Merhaba. 3. Bölümle karşınızdayım. Umarım beğeniyorsunuzdur. İyi okumalar...
16.09.2017
**********
"Günaydın" diye şakıdım Buketin yanına oturup."Günaydın, canım" dedi o da gülümseyerek. "Güzel bir kahvaltı yapalım mı bugün?"
"Olur. Evimde kahvaltı yapmayı özledim ya."
"Aynen" dedi ve yerinden kalkıp beni de kaldırdı. Bugün Cumartesi olduğu için işe öğleden sonra gidecektik. Uzun zamandır evimizde yapamadığımız güzel bir kahvaltıyı hak etmiştik yani. Birlikte mutfağa girip hemen işe koyulduk.
Ben çay suyunu koyduktan sonra kilerden patates çıkarıp soymaya başladım. Güzel bir kızartma yiyebilirdik. Buket de dolaptaki sucukları ve sosisleri çıkarıp kesmeye başladı. Tabiki de domuz etinden değildi. Buketin babası müslüman değildi ama annesi sayesinde müslümanlıkla ilgili şeyleri biliyordu ve elinden geldiğince öyle davranmaya çalışıyordu. Yiyecek bir şeyler hazırlarken de dikkat ediyordu. Bu tür konuları pek konuşmadığımız için dini hakkında bir fikrim yoktu. Açıkçası beni ilgilendirmiyordu zaten. Her halükarda benim arkadaşımdı.

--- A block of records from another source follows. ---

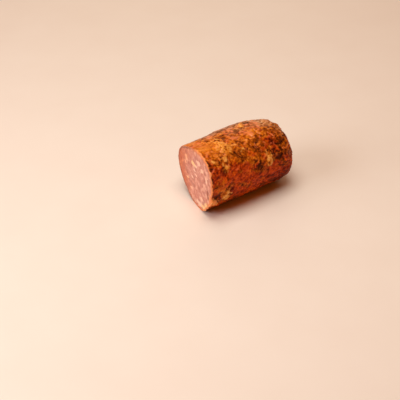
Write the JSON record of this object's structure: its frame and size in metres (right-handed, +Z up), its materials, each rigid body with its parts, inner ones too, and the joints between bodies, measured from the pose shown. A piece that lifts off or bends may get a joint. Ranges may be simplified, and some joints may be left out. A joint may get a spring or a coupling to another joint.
{
  "type": "cheese grill sausage",
  "caption": "Chunk of thick grilled sausage with cheese, lying on its side, cut flat at one end and closed and rounded at the other.",
  "frame": {"origin": "middle of the bounding box at the surface that the chunk lies on", "axes": "+X along the chunk from the cut to the rounded end, +Z up"},
  "size_m": [0.1048, 0.0686, 0.0637],
  "materials": {
    "sausage": "grilled and lightly greasy, uneven"
  },
  "bodies": {
    "root": {"sausage": "sausage"}
  },
  "joints": []
}
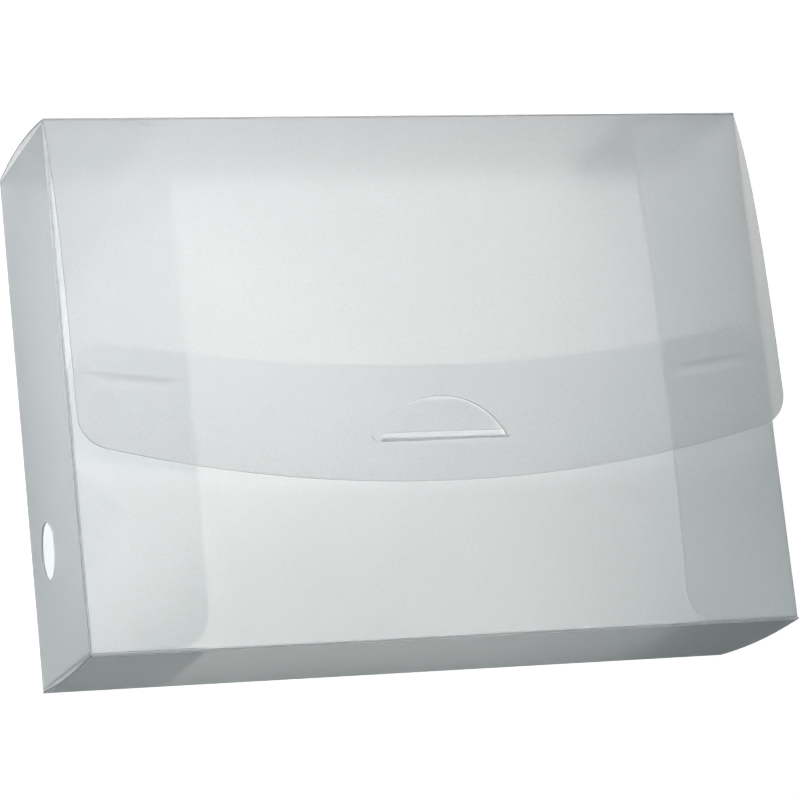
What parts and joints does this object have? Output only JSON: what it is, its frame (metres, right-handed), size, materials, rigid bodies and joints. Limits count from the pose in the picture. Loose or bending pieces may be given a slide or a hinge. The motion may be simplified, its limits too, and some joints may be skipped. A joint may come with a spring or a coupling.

Kahvaltı soframızı hazırladıktan sonra birlikte yarattığımız güzelliği inceledik. Ardından bir beşlik çakıp yerlerimize oturduk. Bardaklarımıza çayı doldurduktan sonra masadaki her şeyden tabağıma koyup yemeye başladım.
"Adam gibi kahvaltı yapmayalı çok uzun zaman oldu gerçekten" dedim gülümseyerek.
"Bu hafta çok yorulduk, böyle bir kahvaltıyı hak etmiştik" dedi Buket de gülümseyerek. Başımı hızlıca sallayıp onayladım.
"Kesinlikle."
"Defne" diye mırıldandı birden ses tonu değişerek.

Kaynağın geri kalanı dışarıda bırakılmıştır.